Una Santa Cruz para la “raza bendita”
Toda comunidad política es una comunidad imaginada, decía en 1985 el politólogo irlandés Benedict Anderson. Y no hay comunidad más imaginada que la Santa Cruz narrada desde las elites tradicionales de esa región, un cierto mito de “Pueblo elegido por Dios” al que se le concedió la tierra prometida en el llano.
A riesgo de sufrir un asalto mediático personal y el descuartizamiento de este texto para rearmar con sus pedazos un Frankenstein mediático, como se hizo con las opiniones del comunicador político Erick Fajardo, expreso mi contrariedad por ese imaginario patrimonial del viejo pensamiento cruceño que pregona el grosero despropósito de que sólo los descendientes de la “raza bendita” de Ñuflo de Chávez tienen derecho a estudiar, entender y opinar sobre Santa Cruz.
Antes de que salieran a su rescate constituyentes y sociólogos, una minoría seudofeudal, que ya no representa a su región pero que todavía controla su economía y su política, sometió a Fajardo a un violento linchamiento mediático.

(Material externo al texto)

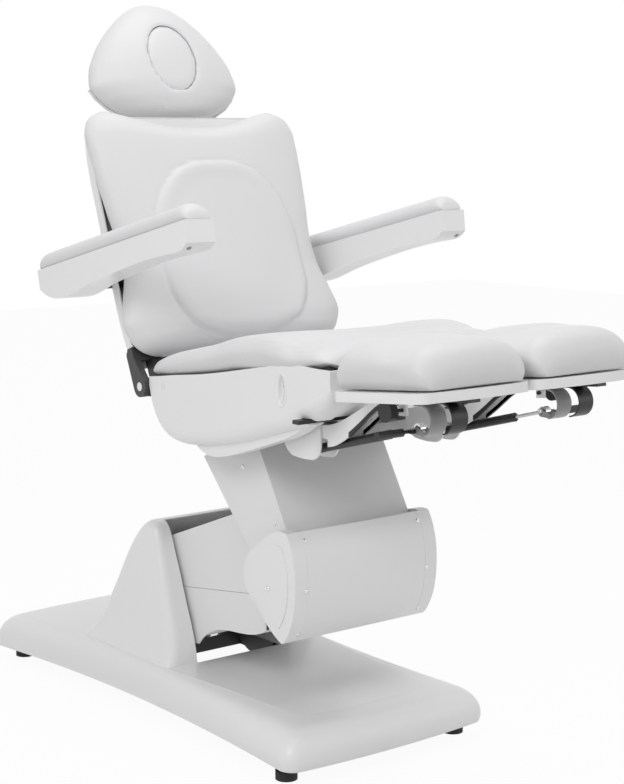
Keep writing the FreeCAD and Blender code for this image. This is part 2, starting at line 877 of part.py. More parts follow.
cover_wall = num("cover_wall")
front_ends = (-num("base_front_reach"), num("base_front_half"), num("base_front_mid_half"))
front_outside = cover_body(FRONT_COVER_SHARES, *front_ends, 0)
front_hollow = cover_body(FRONT_COVER_SHARES, *front_ends, cover_wall)
front_ribs = rail_ribs(front_outside, ["-front_bar_y / 2", "cover_seam_y - rail_width"])
shaped("base_front_cover", fuse_all([front_outside.cut(front_hollow)] + front_ribs))

rear_ends = (num("base_rear_reach"), num("base_rear_half"), num("base_rear_mid_half"))
rear_outside = cover_body(REAR_COVER_SHARES, *rear_ends, 0)
rear_hollow = cover_body(REAR_COVER_SHARES, *rear_ends, cover_wall)
tower_outside = tower_body(0)
tower_hollow = tower_body(cover_wall)
rear_shell = rear_outside.fuse(tower_outside).cut(rear_hollow).cut(tower_hollow)
cheek_wall = block(point("cavity_half", "tower_front_y", "cavity_floor"),
                   point("cavity_half + cover_wall", "tower_rear_y", "tower_peak")).common(tower_outside)
rear_ribs = rail_ribs(rear_outside, ["drive_bar_y"])
rear_cover = fuse_all([rear_shell] + both(cheek_wall) + rear_ribs)
# The cavity between the cheeks takes the lower arm and opens forward and upward
CAVITY_SHARES = [(0, 0), (0, 1), (0.31, 1), (0.43, 0.86), (0.53, 0.68), (0.60, 0.48), (0.66, 0.28), (0.66, 0)]
cavity_low = num("cavity_floor")
cavity_front = num("tower_front_y - overrun")
cavity_depth = num("tower_rear_y") - cavity_front
cavity_height = num("tower_peak + overrun") - cavity_low
cavity_wire = wire_of(loop([side(cavity_front + back * cavity_depth, cavity_low + up * cavity_height)
                            for back, up in CAVITY_SHARES]))
cavity = slab(cavity_wire, -num("cavity_half"), num("cavity_half"))
shaft_hole = bar_x(num("main_shaft_radius + seat_gap"), TOWER_PIVOT, -num("tower_plate_centre"),
                   num("tower_plate_centre"))
inlet_hole = block(point("-inlet_centre_x - inlet_width / 2 - seat_gap", "tail_bar_y",
                         "inlet_centre_z - inlet_height / 2 - seat_gap"),
                   point("-inlet_centre_x + inlet_width / 2 + seat_gap", "base_rear_reach + 2 * overrun",
                         "inlet_centre_z + inlet_height / 2 + seat_gap"))
shaped("base_rear_cover", rear_cover.cut(cavity).cut(shaft_hole).cut(inlet_hole))

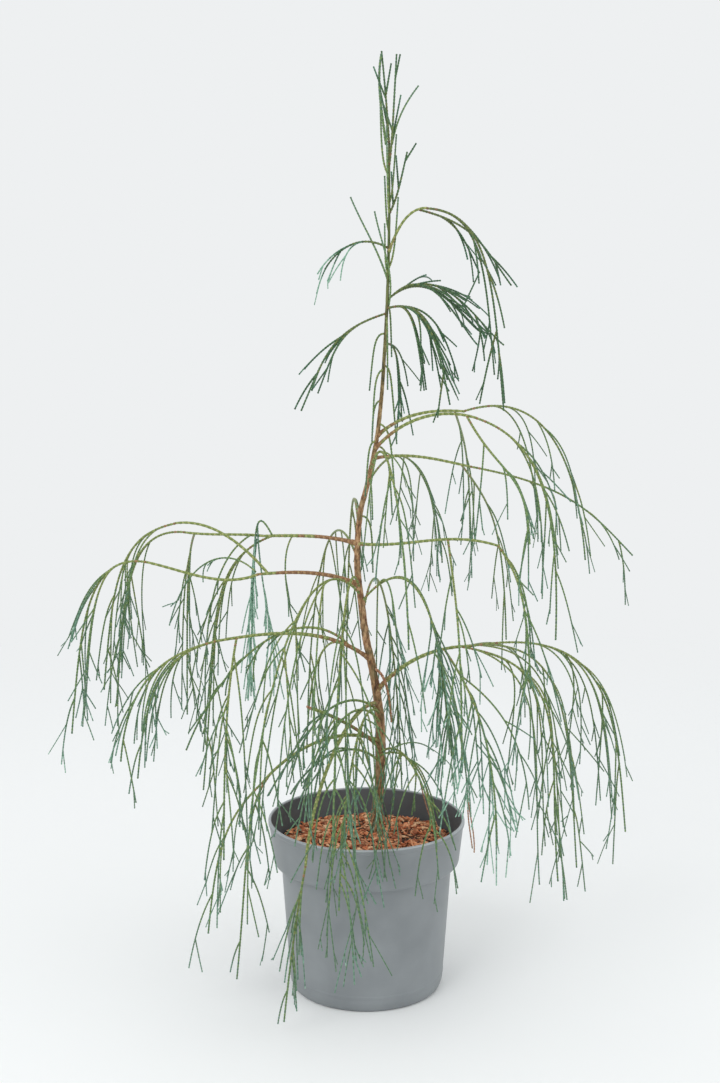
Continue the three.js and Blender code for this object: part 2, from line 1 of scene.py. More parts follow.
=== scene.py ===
import bpy
import numpy as np
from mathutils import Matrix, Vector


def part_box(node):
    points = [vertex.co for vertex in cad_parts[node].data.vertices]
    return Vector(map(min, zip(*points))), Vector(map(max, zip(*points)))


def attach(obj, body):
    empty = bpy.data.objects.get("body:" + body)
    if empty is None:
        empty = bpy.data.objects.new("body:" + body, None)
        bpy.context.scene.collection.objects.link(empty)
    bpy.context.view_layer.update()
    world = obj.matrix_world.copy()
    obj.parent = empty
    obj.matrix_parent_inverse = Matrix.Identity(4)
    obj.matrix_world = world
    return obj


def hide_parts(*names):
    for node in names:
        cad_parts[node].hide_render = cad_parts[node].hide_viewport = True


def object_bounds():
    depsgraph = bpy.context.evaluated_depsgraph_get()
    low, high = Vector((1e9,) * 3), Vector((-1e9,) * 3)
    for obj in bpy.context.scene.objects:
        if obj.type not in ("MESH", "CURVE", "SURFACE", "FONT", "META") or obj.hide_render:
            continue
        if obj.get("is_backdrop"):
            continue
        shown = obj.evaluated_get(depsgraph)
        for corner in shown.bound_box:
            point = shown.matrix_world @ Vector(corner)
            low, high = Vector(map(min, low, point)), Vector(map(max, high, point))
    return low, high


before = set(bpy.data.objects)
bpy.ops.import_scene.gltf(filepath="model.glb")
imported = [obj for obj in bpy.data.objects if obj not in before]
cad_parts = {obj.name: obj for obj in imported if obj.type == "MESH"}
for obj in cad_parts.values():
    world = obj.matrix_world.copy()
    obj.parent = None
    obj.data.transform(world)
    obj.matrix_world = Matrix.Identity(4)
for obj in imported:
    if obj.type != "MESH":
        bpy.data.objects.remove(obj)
solid_low, solid_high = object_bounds()


# Nursery pot: one thin wall of injection-moulded polypropylene with a deep rim band, a beaded lip
# and a rounded foot. The outside is satin mid grey; the inside is a darker grey of painted shade, and the
# lip a paler grey of painted highlight.
MM = 0.001
POT_SIDES = 160
POT_CORNERS = [  # radius, height and rounding of each corner of the profile, in millimetres
    (76.0, 0.0, 0.0), (80.5, 0.4, 2.0), (83.8, 8.0, 4.5), (84.3, 15.0, 0.4), (84.7, 15.6, 0.4),
    (84.9, 18.4, 0.4), (84.6, 19.0, 0.4), (92.6, 137.0, 1.5), (93.4, 139.6, 1.2), (100.2, 141.6, 1.6),
    (101.2, 144.0, 1.6), (105.6, 182.6, 0.8), (106.8, 184.0, 0.8), (107.0, 187.6, 1.2), (106.0, 189.0, 0.9),
    (104.0, 189.0, 0.8), (103.3, 186.6, 0.8), (98.8, 146.0, 1.0), (90.9, 142.0, 1.0), (81.3, 8.0, 3.0),
    (77.0, 3.0, 0.0),
]
ROUNDING_STEPS = 5
LONGEST_ROUNDING = 0.45
LIP_BOTTOM = 187.4 * MM
POT_FINISHES = [  # name, grey, handled grey and roughness of the outside, the inside and the lip
    ("satin_polypropylene", "#7f8487", "#8a8f92", 0.42),
    # the inside's darker greys are painted shade inside the pot
    ("shade_painted_inner_polypropylene", "#5d6164", "#505356", 0.55),
    # the lip's paler greys are a painted highlight along the top of the rolled rim
    ("highlight_painted_polypropylene_lip", "#9aa0a4", "#b0b5b8", 0.36),
]
OUTSIDE, INSIDE, LIP = range(3)
CLOUD_WIDTH, GRAIN_WIDTH, GRAIN_DEPTH = 0.045, 0.0005, 0.00006
SMOOTHER, ROUGHER = 0.05, 0.07


def linear(colour):
    """Linear red, green, blue and alpha of an sRGB hex colour: the low part is divided by 12.92, and the
    rest is (value + 0.055) / 1.055 to the power 2.4."""
    channels = [int(colour[i : i + 2], 16) / 255 for i in (1, 3, 5)]
    return (*[c / 12.92 if c <= 0.04045 else ((c + 0.055) / 1.055) ** 2.4 for c in channels], 1.0)


def add_node(tree, kind, inputs=None, stops=None, **settings):
    """Adds a shader node of a kind to a tree with its settings. An input takes a value, or a link from a
    socket or from a node's first output, and stops are the places and values of a colour ramp."""
    node = tree.nodes.new("ShaderNode" + kind)
    for name, value in settings.items():
        setattr(node, name, value)
    for name, value in (inputs or {}).items():
        if isinstance(value, bpy.types.Node):
            value = value.outputs[0]
        if isinstance(value, bpy.types.NodeSocket):
            tree.links.new(value, node.inputs[name])
        else:
            node.inputs[name].default_value = value
    if stops:
        elements = node.color_ramp.elements
        while len(elements) < len(stops):
            elements.new(0.5)
        for element, (place, value) in zip(elements, stops):
            element.position = place
            element.color = linear(value) if isinstance(value, str) else (value, value, value, 1)
    return node


def new_finish(name):
    """A material with an empty node tree: returns both."""
    material = bpy.data.materials.new(name)
    material.use_nodes = True
    material.node_tree.nodes.clear()
    return material, material.node_tree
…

Huelga decir que, como el sociólogo Javier Bejarano y el constitucionalista Henry Pinto reivindicaron más tarde, Fajardo apenas sumarió criterios anticipatorios sobre la emergencia de una Bolivia plebeya rural y migrante en el oriente que van desde Zavaleta Mercado hasta Carlos Hugo Molina.
Lejos de un insulto, Fajardo abogó por visibilizar la emergencia de nuevas elites cunumis (eufemismo literario para indígenas), provinciales y migrantes.
Semejante “atrevimiento”, peor venido de un occidental, no-cruceño, desafía el mito fundacional de esa comunidad política imaginada en el oriente: que esa tierra es legado de su estirpe y que cualquier intento de disputarles su derecho propietario sobre Santa Cruz debe ser repelido con un acto de guerra.
El problema es que Santa Cruz no es más la Sucupira de Días Gomes, en la que la descendencia de los Paraguazú puede hacer a su capricho, sino una megápolis con una diversidad cultural que no puede ya ser contenida por las autorrepresentaciones elitistas de antaño, que encima de todo postulan en pleno siglo XXI que “la primera ley del cruceño es la hospitalidad”; premisa que lejos de su aparente benevolencia sentencia que quien no nació en Santa Cruz no será sino un huésped, sometido a las reglas del dueño de la casa.
Carlos Hugo Molina, probablemente la más profunda referencia intelectual cruceña, reivindicó a Fajardo del supuesto insulto, pero el debate abierto está pendiente y lejos de soltar a los mastines de la media, la Santa Cruz de antaño debiera plantearse cómo responder a esos nuevos actores que pretende ocultar bajo la alfombra con censura y terror mediático.